▶ [What you are asked to do]
Take the entries below and print only the lines from the one with "Keep writing the" through the one with "return height +", exactly as they stand, both ends included.
===== Available data
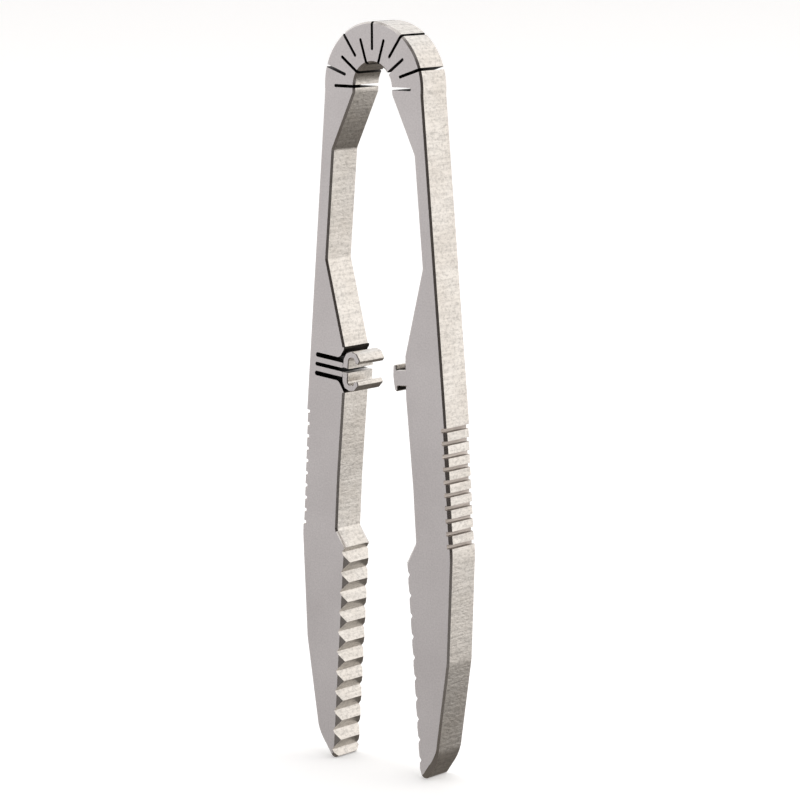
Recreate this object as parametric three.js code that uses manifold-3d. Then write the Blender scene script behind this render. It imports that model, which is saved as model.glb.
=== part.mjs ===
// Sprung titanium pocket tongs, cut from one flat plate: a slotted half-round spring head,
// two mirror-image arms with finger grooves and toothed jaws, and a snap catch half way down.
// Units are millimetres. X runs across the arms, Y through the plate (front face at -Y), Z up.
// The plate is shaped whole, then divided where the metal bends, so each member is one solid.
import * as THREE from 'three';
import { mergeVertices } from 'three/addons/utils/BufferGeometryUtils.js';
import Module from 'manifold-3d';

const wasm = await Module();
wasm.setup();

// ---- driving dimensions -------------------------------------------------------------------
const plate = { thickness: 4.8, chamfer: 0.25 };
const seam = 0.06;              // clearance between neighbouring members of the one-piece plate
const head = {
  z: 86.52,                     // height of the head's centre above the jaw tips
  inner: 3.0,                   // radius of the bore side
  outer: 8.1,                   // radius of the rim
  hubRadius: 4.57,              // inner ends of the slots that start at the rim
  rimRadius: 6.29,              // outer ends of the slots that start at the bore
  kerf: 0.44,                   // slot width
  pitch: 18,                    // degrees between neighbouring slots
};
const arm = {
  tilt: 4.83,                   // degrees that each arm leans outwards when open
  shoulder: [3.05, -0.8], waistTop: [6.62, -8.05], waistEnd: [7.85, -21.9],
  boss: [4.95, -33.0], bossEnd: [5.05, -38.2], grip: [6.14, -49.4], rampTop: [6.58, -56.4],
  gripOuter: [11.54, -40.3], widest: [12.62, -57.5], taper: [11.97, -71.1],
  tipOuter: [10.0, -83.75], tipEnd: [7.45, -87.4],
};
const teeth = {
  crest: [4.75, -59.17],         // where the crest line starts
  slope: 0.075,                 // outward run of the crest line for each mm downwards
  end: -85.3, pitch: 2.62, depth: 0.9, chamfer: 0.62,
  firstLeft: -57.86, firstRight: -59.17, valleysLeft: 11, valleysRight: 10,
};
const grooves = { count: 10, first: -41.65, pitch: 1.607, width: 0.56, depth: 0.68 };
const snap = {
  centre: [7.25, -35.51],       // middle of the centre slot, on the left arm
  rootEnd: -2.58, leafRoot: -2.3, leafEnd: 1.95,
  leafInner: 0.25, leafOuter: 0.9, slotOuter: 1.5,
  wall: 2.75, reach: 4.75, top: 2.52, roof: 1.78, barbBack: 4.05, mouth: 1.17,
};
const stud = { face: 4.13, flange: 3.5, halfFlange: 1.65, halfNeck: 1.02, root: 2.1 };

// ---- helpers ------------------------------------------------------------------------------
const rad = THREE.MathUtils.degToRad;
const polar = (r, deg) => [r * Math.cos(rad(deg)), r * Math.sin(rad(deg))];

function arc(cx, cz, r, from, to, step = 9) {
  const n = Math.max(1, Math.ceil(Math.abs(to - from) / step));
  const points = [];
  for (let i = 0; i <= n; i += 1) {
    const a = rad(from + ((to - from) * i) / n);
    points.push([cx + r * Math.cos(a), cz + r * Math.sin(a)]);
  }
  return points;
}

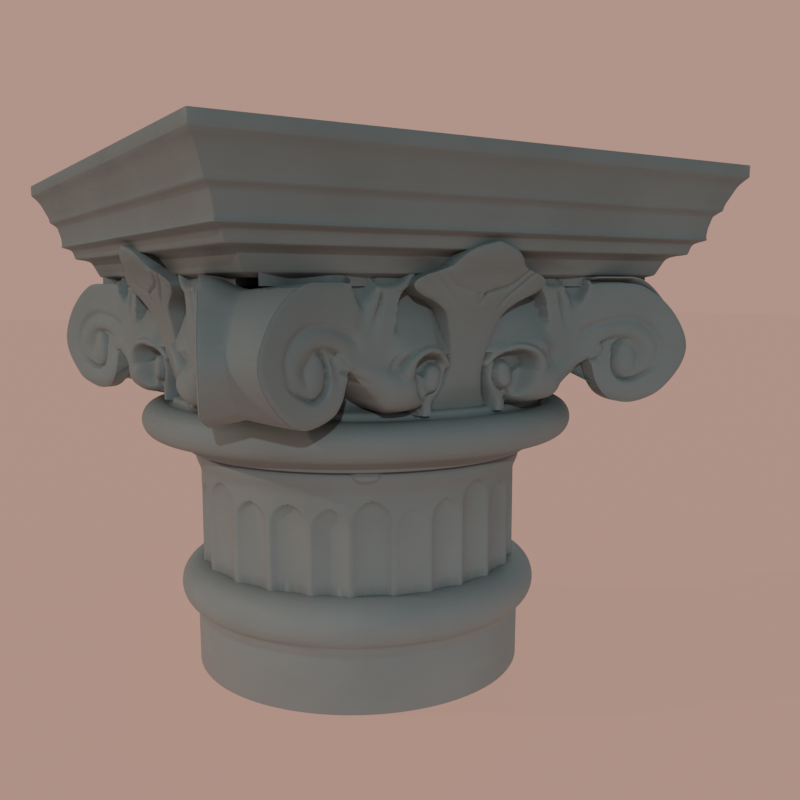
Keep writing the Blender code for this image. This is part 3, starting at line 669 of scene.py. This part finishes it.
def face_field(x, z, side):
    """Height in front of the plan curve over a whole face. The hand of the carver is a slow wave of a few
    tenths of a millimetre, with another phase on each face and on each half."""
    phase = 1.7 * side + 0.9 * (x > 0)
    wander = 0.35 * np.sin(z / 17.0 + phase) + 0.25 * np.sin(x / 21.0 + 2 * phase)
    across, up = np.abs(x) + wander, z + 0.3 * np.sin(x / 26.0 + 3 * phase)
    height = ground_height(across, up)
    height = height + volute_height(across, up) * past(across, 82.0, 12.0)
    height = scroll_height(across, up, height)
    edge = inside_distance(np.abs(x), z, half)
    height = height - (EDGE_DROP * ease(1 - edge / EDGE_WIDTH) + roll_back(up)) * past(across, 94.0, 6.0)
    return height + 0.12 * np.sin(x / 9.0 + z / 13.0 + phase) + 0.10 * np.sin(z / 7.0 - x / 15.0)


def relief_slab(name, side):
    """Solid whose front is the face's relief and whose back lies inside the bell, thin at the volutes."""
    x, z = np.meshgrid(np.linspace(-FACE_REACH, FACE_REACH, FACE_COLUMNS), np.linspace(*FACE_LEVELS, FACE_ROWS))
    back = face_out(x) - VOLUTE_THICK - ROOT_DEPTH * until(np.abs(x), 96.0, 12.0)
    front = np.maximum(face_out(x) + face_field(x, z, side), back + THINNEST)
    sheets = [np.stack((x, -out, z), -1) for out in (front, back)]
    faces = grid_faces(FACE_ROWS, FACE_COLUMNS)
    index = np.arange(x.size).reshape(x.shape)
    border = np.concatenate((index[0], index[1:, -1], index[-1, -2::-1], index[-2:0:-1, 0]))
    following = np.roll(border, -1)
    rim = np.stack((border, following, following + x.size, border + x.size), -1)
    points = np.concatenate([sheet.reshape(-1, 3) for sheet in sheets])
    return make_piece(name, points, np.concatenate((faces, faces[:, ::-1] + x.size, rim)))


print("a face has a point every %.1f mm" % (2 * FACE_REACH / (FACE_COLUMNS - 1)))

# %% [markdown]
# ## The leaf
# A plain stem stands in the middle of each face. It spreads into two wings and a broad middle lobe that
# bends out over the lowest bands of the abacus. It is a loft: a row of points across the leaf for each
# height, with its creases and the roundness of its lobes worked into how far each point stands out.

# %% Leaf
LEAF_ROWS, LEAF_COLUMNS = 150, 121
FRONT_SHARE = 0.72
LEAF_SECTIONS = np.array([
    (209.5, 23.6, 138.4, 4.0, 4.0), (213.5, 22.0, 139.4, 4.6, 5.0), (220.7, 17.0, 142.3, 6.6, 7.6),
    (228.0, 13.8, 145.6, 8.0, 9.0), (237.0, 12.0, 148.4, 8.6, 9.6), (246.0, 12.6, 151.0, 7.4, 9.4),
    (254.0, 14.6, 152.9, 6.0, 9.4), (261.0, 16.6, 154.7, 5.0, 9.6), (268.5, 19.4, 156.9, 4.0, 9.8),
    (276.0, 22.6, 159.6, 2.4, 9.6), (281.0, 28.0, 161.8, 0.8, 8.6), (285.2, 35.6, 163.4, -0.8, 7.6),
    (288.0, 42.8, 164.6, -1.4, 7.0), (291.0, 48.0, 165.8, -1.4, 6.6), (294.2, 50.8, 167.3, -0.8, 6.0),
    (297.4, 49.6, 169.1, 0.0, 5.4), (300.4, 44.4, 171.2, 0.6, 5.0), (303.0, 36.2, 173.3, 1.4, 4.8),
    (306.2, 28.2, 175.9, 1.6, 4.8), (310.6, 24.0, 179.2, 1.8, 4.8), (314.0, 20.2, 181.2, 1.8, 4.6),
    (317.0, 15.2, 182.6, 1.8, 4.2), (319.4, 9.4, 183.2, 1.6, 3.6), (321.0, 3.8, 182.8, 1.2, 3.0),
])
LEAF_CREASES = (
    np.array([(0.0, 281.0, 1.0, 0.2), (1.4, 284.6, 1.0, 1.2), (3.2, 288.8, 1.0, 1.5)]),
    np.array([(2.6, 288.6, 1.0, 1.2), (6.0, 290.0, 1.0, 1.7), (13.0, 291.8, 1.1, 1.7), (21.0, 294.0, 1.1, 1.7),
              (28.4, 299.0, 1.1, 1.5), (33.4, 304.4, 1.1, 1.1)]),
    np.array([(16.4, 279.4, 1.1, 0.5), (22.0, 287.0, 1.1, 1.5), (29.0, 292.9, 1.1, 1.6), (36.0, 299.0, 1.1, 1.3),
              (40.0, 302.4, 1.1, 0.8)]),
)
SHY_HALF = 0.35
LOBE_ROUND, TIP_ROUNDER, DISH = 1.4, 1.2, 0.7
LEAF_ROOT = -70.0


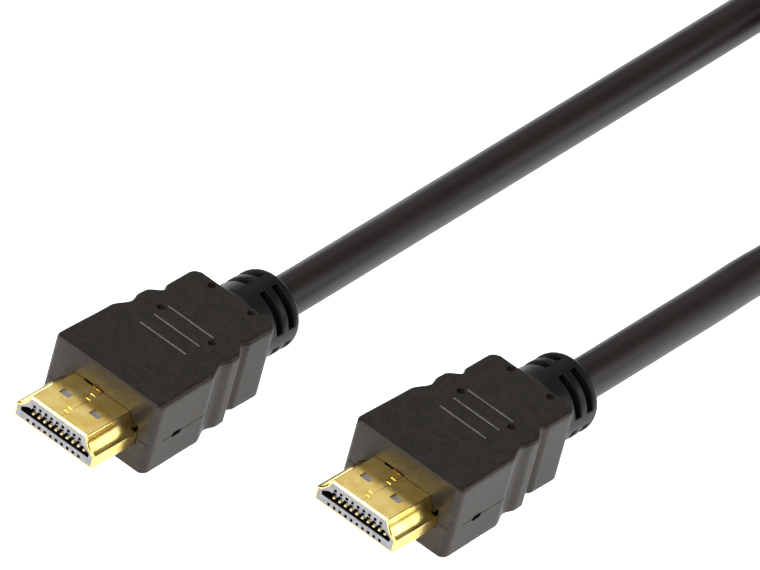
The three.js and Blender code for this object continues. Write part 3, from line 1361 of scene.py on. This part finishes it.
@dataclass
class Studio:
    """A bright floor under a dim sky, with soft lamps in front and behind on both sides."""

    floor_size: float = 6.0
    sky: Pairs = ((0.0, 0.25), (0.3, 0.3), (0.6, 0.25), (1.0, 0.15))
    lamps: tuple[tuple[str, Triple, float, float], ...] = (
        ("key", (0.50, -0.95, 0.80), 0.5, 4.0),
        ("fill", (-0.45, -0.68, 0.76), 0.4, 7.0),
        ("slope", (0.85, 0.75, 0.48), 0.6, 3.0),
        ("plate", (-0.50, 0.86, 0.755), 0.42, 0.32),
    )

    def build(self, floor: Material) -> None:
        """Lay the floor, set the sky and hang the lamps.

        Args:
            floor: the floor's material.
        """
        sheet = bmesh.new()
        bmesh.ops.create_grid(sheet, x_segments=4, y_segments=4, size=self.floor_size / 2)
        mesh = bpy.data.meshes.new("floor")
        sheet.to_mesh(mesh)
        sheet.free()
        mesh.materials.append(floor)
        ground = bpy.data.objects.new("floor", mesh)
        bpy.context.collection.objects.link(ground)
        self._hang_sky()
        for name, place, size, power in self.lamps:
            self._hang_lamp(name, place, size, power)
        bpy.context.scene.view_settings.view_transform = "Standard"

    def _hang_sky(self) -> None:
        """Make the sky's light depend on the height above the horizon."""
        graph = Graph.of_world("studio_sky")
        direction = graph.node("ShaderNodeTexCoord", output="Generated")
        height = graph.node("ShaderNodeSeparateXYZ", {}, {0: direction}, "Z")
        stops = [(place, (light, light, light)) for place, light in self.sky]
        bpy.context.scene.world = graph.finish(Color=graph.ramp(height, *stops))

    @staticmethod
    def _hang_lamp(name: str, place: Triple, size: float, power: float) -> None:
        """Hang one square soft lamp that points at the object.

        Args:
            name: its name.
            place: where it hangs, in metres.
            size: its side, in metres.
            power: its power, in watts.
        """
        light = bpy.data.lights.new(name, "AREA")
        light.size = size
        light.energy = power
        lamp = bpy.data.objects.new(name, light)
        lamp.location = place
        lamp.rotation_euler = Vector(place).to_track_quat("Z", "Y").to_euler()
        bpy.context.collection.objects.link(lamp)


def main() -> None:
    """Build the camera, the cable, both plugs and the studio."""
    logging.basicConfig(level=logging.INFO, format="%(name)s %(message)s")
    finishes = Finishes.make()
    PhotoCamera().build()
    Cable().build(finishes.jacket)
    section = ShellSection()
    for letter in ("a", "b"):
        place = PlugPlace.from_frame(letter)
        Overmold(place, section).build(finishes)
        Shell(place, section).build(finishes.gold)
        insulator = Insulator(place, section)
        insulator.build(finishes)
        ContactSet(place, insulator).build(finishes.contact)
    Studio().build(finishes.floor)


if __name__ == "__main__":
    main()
==========
▶ [Answer to the problem]
Keep writing the Blender code for this image. This is part 3, starting at line 669 of scene.py. This part finishes it.
def face_field(x, z, side):
    """Height in front of the plan curve over a whole face. The hand of the carver is a slow wave of a few
    tenths of a millimetre, with another phase on each face and on each half."""
    phase = 1.7 * side + 0.9 * (x > 0)
    wander = 0.35 * np.sin(z / 17.0 + phase) + 0.25 * np.sin(x / 21.0 + 2 * phase)
    across, up = np.abs(x) + wander, z + 0.3 * np.sin(x / 26.0 + 3 * phase)
    height = ground_height(across, up)
    height = height + volute_height(across, up) * past(across, 82.0, 12.0)
    height = scroll_height(across, up, height)
    edge = inside_distance(np.abs(x), z, half)
    height = height - (EDGE_DROP * ease(1 - edge / EDGE_WIDTH) + roll_back(up)) * past(across, 94.0, 6.0)
    return height + 0.12 * np.sin(x / 9.0 + z / 13.0 + phase) + 0.10 * np.sin(z / 7.0 - x / 15.0)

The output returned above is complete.